Cress, our title character, is a young Lunar null who has been exiled to a satellite between Lunar and Earth. She is tasked with spying on Earth and reporting back to her mistress. However, Cress has become fascinated with everything Earthen and instead of turning Cinder and her band over to the Lunars she has decided to help them. Her rescue attempt goes awry however leaving Wolf injured, Scarlet kidnapped and Cress and Thorne falling out of the sky in a disabled satellite. Cinder is still determined to stop the wedding of Kai and Levana and take her place as Princess Selena.
I devoured this book in a day despite its size. Once I started reading it I couldn’t put it down. I love how Meyer wove the traditional Rapunzel tale into Cress’s story. I really enjoyed her introduction to Earth and her infatuation with Captain Thorne. This book progresses the story of this series really well. Everyone moved forward and things are lined up perfectly for Winter, which I can’t wait to come out. I really can’t say enough about how much I love this series!

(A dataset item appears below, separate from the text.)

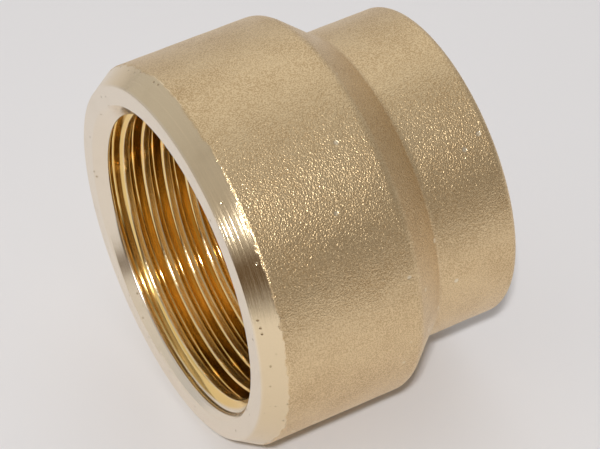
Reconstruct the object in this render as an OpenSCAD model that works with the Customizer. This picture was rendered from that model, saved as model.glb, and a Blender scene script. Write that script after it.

“M is for magic. All the letters are, if you put them together properly.” This tasty tidbit is from Neil Gaiman’s introduction to the book, and wonderfully sums up my view of most of his writing. He has a way of stringing letters together which makes the mundane magical, or at the least, a bit odd. I like a bit odd, and so enjoyed this collection of short stories. It also was interesting to compare stories written earlier in his career to more recent ones, both of which are in this collection. I had read a couple of these tales before, and one in particular (The Witch’s Headstone) became a chapter in Gaiman’s 2009 Newbery winner, The Graveyard Book. Short stories are a great introduction to an author, and so if you are one of the five people not familiar with Neil Gaiman, this collection is a decent place to start. Although it is a collection intended for younger readers, the content is pretty mature, including older cultural references I doubt young readers will understand.